At the beginning of the semester, Lehigh announced changes to the bus routes on and between campuses based on feedback from students, faculty and staff.
These changes include the addition of three bus routes to better serve Mountaintop and Goodman campuses and Saucon Village, a list of bus stops and estimated departure times was added to the transportation website.
While it is promising that the university is receptive to student feedback and is willing to make changes to the bus system to accommodate their needs, it is not entirely clear that the new routes have improved the overall service in a substantive way.
Along with these changes, the university has discontinued the TransLoc OnDemand bus service, an app designed for scheduling direct bus rides between all university campuses on any day of the week.
Though they claim this service is no longer required because the Campus Connector is servicing all three campuses on weekends, getting from Asa Packer to Goodman or Mountaintop by relying on the Campus Connector alone requires extensive time and planning.
If you are a student on campus without a car — because why would you bother with the hassle of obtaining a parking space anyway — who wants to see a basketball game on a Saturday, for example, you might have to get on the bus over an hour before the game starts to get there on time.
In fact, we are only writing about this topic because Eddie Fuhrer, ‘25, editorial board member and sports editor, encountered this problem last week.
After waiting 25 minutes for the Campus Connector to get to his stop, Fuhrer encountered the worst-case scenario: the bus was full.
With no other way to get to the game, he Ubered from one campus to another, something that should never happen at a university with public transportation.
Overall, it took Fuhrer an hour to get to Goodman. With the OnDemand service, that same ride would’ve taken 20 minutes at most.
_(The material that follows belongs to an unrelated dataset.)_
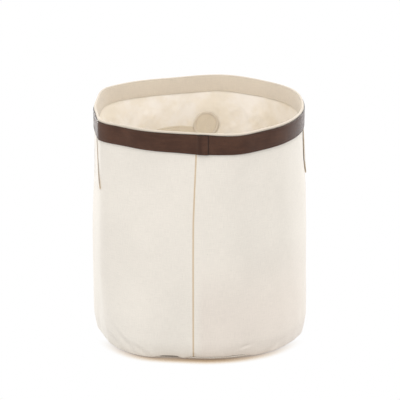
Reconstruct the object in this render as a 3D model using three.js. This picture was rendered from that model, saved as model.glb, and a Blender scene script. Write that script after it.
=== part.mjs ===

This is not a problem on weekdays when the new bus routes are running directly from campus to campus, but it did not take Fuhrer long to find a flaw in the plan.
Additionally, the university email announcing the change noted students who work at labs late into the night would like later bus services.
This is not something the university can do due to staffing concerns, so they attempted to supplement students with Lyft codes on weeknights from 11:00 p.m. to midnight.
While it is a nice change that hopefully will allow students to work later without worrying about transportation, one hour is a tight window that may not coincide with every student’s work schedule.
In fairness to the university, it is undoubtedly a good thing that they are willing to listen to the issues that students have with the bus system and will consider making changes to it. We should not expect a new schedule to work without any kinks right from the get-go.
In the past, the university has not been as responsive to making changes to the transportation system at the behest of the student body. In fact, we’ve been writing editorials clamoring for changes to the parking system since 2016!
In the seven years since that editorial, the parking system itself has transformed, but the changes that students have been requesting have remained the same.
For example, the editorial referenced above discusses the significant difference between the cost of parking on campus from everywhere else in Bethlehem. The disparity between a parking pass on campus and street parking in the city has remained at as much as $350 dollars.
Who knows, when we inevitably write our own parking editorial this semester, maybe it will actually lead to real change. We won’t hold our breath, though.
Transportation Services is still accepting feedback on the new bus system and will hopefully be willing to make additional changes as students and administration encounter these everyday problems.
There are still issues to work out, but we can’t fault them for trying. However, Fuhrer represents a larger population of students who still struggle with campus resources, and we hope to help facilitate change.